Watchdog design tips

  • trigger warning if no dequeue for configurable interval while producer active.

  • separate warning threshold from fatal threshold.

  • print last seen enqueue/dequeue IDs in watchdog report.


End-to-end triage playbook

  1. Reproduce with shortest deterministic test preserving symptom.

  2. Enable enqueue/dequeue occupancy logs at moderate verbosity.

  3. Classify symptom: empty-hang, growth, intermittent pressure, or silent inactivity.

  4. Localize first break boundary (producer, connection, queue, consumer).

  5. Fix liveness root cause, then keep health monitors to prevent regression.

diagram
[TLM] one-page FIFO triage map

No data consumed
  ├─ used() == 0 always -> producer/connect issue
  └─ used() > 0         -> consumer issue

used() grows forever
  ├─ consumer dead      -> restart/fix thread lifecycle
  ├─ consumer blocked   -> resolve dependency wait
  └─ consumer too slow  -> optimize, resize, or split workload

intermittent full/drop
  ├─ realistic burst    -> adjust depth/policy
  └─ pathological burst -> debug source behavior

Key takeaways

  • FIFO debug starts with liveness classification, not random print spam.

  • Empty hangs point upstream; growth points downstream.

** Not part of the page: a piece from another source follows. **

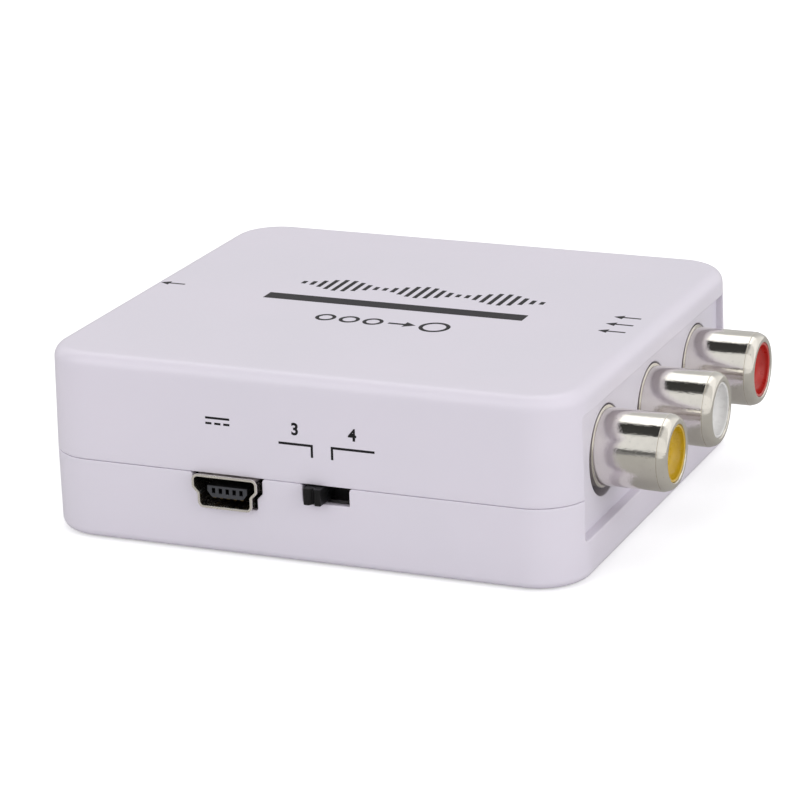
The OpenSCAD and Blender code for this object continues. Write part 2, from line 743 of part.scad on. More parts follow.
module rf_socket_insulator() {
    back = rf_flange_x + rf_floor_t + fit_gap;
    face = rf_end - rf_insulator_set;
    pin_end = rf_end - rf_pin_set;
    pocket_r = rf_pin_r + fit_gap;
    color([0.93, 0.93, 0.9]) on_rf_axis() turned_x() polygon([
        [pocket_r, back], [rf_bore_r - fit_gap, back], [rf_bore_r - fit_gap, face],
        [rf_pin_hole_r + rf_funnel_d, face], [rf_pin_hole_r, face - rf_funnel_d],
        [rf_pin_hole_r, pin_end + fit_gap], [pocket_r, pin_end + fit_gap]
    ]);
}

// Contact tube, with a stem through the shield's wall and a foot on the board
module rf_socket_contact() {
    tube_x0 = rf_flange_x + rf_floor_t + fit_gap;
    tube_x1 = rf_end - rf_pin_set;
    stem_x0 = can_x1 - can_t - rf_stub_len - rf_stem_reach;
    color([0.8, 0.68, 0.38]) {
        on_rf_axis() {
            difference() {
                rod_x(rf_pin_r, tube_x0, tube_x1);
                rod_x(rf_pin_bore_r, tube_x0 + rf_pin_r, tube_x1 + overrun);
            }
            rod_x(rf_stem_r, stem_x0, tube_x0);
        }
        mirror([1, 0, 0])
            block([stem_x0, -rf_stem_r, board_top], [stem_x0 + rf_foot_t, rf_stem_r, rf_z + rf_stem_r]);
    }
}

module modulator_shield() {
    color([0.78, 0.78, 0.76]) mirror([1, 0, 0]) difference() {
        union() {
            block([can_x0, -can_d / 2, board_top], [can_x1, can_d / 2, can_z1]);
            for (x = [can_x0, can_x1 - can_t], sy = [-1, 1])
                translate([x, sy * can_tab_share * can_d / 2 - can_tab_w / 2, leg_z0])
                    cube([can_t, can_tab_w, board_top - leg_z0]);
        }
        block([can_x0 + can_t, -can_d / 2 + can_t, board_top - overrun],
              [can_x1 - can_t, can_d / 2 - can_t, can_z1 + overrun]);
        translate([0, 0, rf_z]) rod_x(rf_stub_r + fit_gap, can_x1 - can_t - overrun, can_x1 + overrun);
    }
}

module shield_lid() {
    grow = lid_gap + can_t;
    color([0.8, 0.8, 0.78]) mirror([1, 0, 0]) difference() {
        block([can_x0 - grow, -can_d / 2 - grow, can_z1 - lid_skirt], [can_x1 + grow, can_d / 2 + grow, can_z1 + can_t]);
        block([can_x0 - lid_gap, -can_d / 2 - lid_gap, can_z1 - lid_skirt - overrun],
              [can_x1 + lid_gap, can_d / 2 + lid_gap, can_z1]);
        // Arc in the skirt round the aerial socket's flange
        translate([0, 0, rf_z]) rod_x(rf_flange_r + fit_gap, can_x1, rf_flange_x + overrun);
    }
}

// A box of this size that stands on the board, with its middle at x and y
module on_board(x, y, size) {
    translate([x - size[0] / 2, y - size[1] / 2, board_top]) cube(size);
}

chip_size = [4.4, 6.9, 1.5];
chip_rise = 0.15;
chip_leg = [1, 0.3, 0.4];
chip_leg_pitch = 0.65;
chip_legs_a_side = 10;
chip_x = -(can_x0 + can_x1) / 2 + chip_size[0] / 4;
chip_y = -can_d / 5;

module modulator_chip() {
    color([0.1, 0.1, 0.1]) translate([0, 0, chip_rise]) on_board(chip_x, chip_y, chip_size);
}

module modulator_chip_legs() {
    color([0.8, 0.8, 0.78]) for (side = [-1, 1], i = [0 : chip_legs_a_side - 1])
        on_board(chip_x + side * (chip_size[0] + chip_leg[0]) / 2,
                 chip_y + (i - (chip_legs_a_side - 1) / 2) * chip_leg_pitch, chip_leg);
}

coil_headroom = 3.4;
coil_size = [7, 7, can_z1 - coil_headroom - board_top];
coil_x = -(can_x0 + can_x1) / 2 + coil_size[0] / 4;
coil_y = can_d / 4;
slug_r = 2;
slug_d = 4;

module tuning_coil_can() {
    color([0.75, 0.75, 0.73]) difference() {
        on_board(coil_x, coil_y, coil_size);
        translate([coil_x, coil_y, board_top + coil_size[2] - slug_d - fit_gap])
            cylinder(r = slug_r + fit_gap, h = slug_d + overrun);
    }
}

// Screwed core with a slot for a trimming tool
module tuning_slug() {
    slot_t = slug_r / 3;
    color([0.25, 0.22, 0.22]) translate([coil_x, coil_y, board_top + coil_size[2] - slug_d]) difference() {
        cylinder(r = slug_r, h = slug_d - slot_t);
        translate([-slug_r - overrun, -slot_t / 2, slug_d - 3 * slot_t])
            cube([2 * (slug_r + overrun), slot_t, 3 * slot_t]);
    }
}

crystal_size = [4.7, 11.2, 3.6];

module crystal() {
    color([0.76, 0.76, 0.74]) translate([open_x, board_half_d / 7, board_top])
        linear_extrude(crystal_size[2])
            rounded_rectangle(crystal_size[0] / 2, crystal_size[1] / 2, crystal_size[0] / 2 - fit_gap);
}

capacitor_r = 2.5;
capacitor_h = 4.6;
capacitor_base = [5.3, 5.3, 0.8];
capacitor_pitch = 6;
capacitor_y = board_half_d * 0.7;

module at_capacitors() {
    for (i = [-1 : 1]) translate([open_x + i * capacitor_pitch, capacitor_y, board_top]) children();
}

module capacitor_cans() {
    color([0.78, 0.78, 0.8]) at_capacitors()
        translate([0, 0, capacitor_base[2]]) cylinder(r = capacitor_r, h = capacitor_h);
}

module capacitor_bases() {
    color([0.12, 0.12, 0.12]) at_capacitors()
        translate([-capacitor_base[0] / 2, -capacitor_base[1] / 2, 0]) cube(capacitor_base);
}

regulator_size = [6.5, 3.5, 1.6];
regulator_x = open_x - regulator_size[0] / 2;
regulator_y = -board_half_d * 0.58;
regulator_tab = [3, 1.7, 0.3];
regulator_leg_w = 0.7;
regulator_pitch = 2.3;

module voltage_regulator() {
    color([0.1, 0.1, 0.1]) on_board(regulator_x, regulator_y, regulator_size);
}

module regulator_leads() {
    reach = (regulator_size[1] + regulator_tab[1]) / 2;
    color([0.8, 0.8, 0.78]) {
        on_board(regulator_x, regulator_y + reach, regulator_tab);
        for (i = [-1 : 1])
            on_board(regulator_x + i * regulator_pitch, regulator_y - reach,
                     [regulator_leg_w, regulator_tab[1], regulator_tab[2]]);
    }
}

inductor_r = 2.6;
inductor_h = 2.4;

module power_inductor() {
    color([0.2, 0.2, 0.22]) translate([open_x + 2 * inductor_r, regulator_y, board_top])
        cylinder(r = inductor_r, h = inductor_h);
}

small_pitch = 3.2;
transistor_size = [2.9, 1.3, 1];
resistor_size = [2, 1.25, 0.5];
small_capacitor_size = [2, 1.25, 0.9];
// Free strip beside the crystal, on either side
strip_x = (crystal_size[0] + resistor_size[0]) / 2 + small_pitch / 2;

module transistors() {
    color([0.1, 0.1, 0.1]) for (i = [-1 : 1])
        on_board(open_x + i * (transistor_size[0] + small_pitch / 2), -board_half_d / 4, transistor_size);
}

module chip_resistors() {
    color([0.13, 0.13, 0.15]) for (i = [0 : 4])
        on_board(open_x - strip_x, (i - 1) * small_pitch, resistor_size);
}

module chip_capacitors() {
    color([0.65, 0.52, 0.4]) for (i = [0 : 4])
        on_board(open_x + strip_x, (i - 1) * small_pitch, small_capacitor_size);
}

top_shell();
bottom_shell();
av_side_panel();
rf_side_panel();
circuit_board();
jack_housing();
jack_barrel(jack_ys[0]);  // yellow_jack_barrel
jack_barrel(jack_ys[1]);  // white_jack_barrel
jack_barrel(jack_ys[2]);  // red_jack_barrel
color([0.85, 0.65, 0.1]) jack_insert(jack_ys[0]);  // yellow_jack_insert
color([0.92, 0.92, 0.9]) jack_insert(jack_ys[1]);  // white_jack_insert
color([0.75, 0.1, 0.08]) jack_insert(jack_ys[2]);  // red_jack_insert
jack_contact(jack_ys[0]);  // yellow_jack_contact
jack_contact(jack_ys[1]);  // white_jack_contact
jack_contact(jack_ys[2]);  // red_jack_contact
jack_ground_tags();
usb_shell();
usb_insulator();
usb_contacts();
switch_frame();
switch_base();
switch_terminals();
switch_slider();
switch_wiper();
rf_socket_barrel();
rf_socket_insulator();
rf_socket_contact();
modulator_shield();
shield_lid();
modulator_chip();
modulator_chip_legs();
tuning_coil_can();
tuning_slug();
crystal();
capacitor_cans();
capacitor_bases();
voltage_regulator();
regulator_leads();
power_inductor();
transistors();
chip_resistors();
chip_capacitors();
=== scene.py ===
"""Small white box that puts audio and video onto a radio-frequency carrier: its shells, panels, jacks,
sockets, switch knob, prints and finishes, built round the solids of its construction frame."""

from types import SimpleNamespace

import bmesh
import bpy
import numpy as np
from bpy.props import FloatProperty, FloatVectorProperty, IntProperty, PointerProperty, StringProperty
from mathutils import Matrix, Vector


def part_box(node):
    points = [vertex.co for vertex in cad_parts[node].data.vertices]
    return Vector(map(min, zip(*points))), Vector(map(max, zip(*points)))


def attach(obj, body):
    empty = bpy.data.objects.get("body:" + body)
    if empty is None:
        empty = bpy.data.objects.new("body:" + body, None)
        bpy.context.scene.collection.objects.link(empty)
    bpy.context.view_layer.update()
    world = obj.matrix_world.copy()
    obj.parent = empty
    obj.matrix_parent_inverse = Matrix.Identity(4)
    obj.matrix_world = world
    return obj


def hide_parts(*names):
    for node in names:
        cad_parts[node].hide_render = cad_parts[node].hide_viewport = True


bl_info = {
    "name": "Radio Frequency Modulator Box",
    "version": (1, 0, 0),
    "blender": (4, 5, 0),
    "location": "View3D > Sidebar > Modulator",
    "description": "Builds a small white modulator box with its jacks, sockets and channel switch",
    "category": "Add Mesh",
}

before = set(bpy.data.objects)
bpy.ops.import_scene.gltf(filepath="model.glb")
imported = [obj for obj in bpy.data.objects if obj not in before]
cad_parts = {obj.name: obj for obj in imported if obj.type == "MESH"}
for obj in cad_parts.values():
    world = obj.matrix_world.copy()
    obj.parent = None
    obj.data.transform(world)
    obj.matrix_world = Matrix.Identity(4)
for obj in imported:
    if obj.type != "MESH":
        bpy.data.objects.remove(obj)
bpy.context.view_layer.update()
MM = 0.001
TINTS = ("yellow", "white", "red")
# Points closer than this, in metres, are welded, and edges that bend by more than this angle look sharp
WELD = 2e-7
SHARP_ANGLE = 0.7
# Slack, in millimetres, where two places are compared
TINY = 1e-6


def lowest(node):
    return np.array(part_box(node)[0]) / MM


def highest(node):
    return np.array(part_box(node)[1]) / MM


def middle(node):
    return (lowest(node) + highest(node)) / 2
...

  • Occupancy, IDs, and timestamps make FIFO failures reproducible and explainable.

  • Keep lightweight health telemetry permanently in complex scoreboards.

Common pitfalls

  • Chasing DUT protocol logic before proving FIFO dataflow health.

  • Adding huge depth to hide growth instead of fixing stalled consumers.

  • Running with zero telemetry and relying only on final test timeout.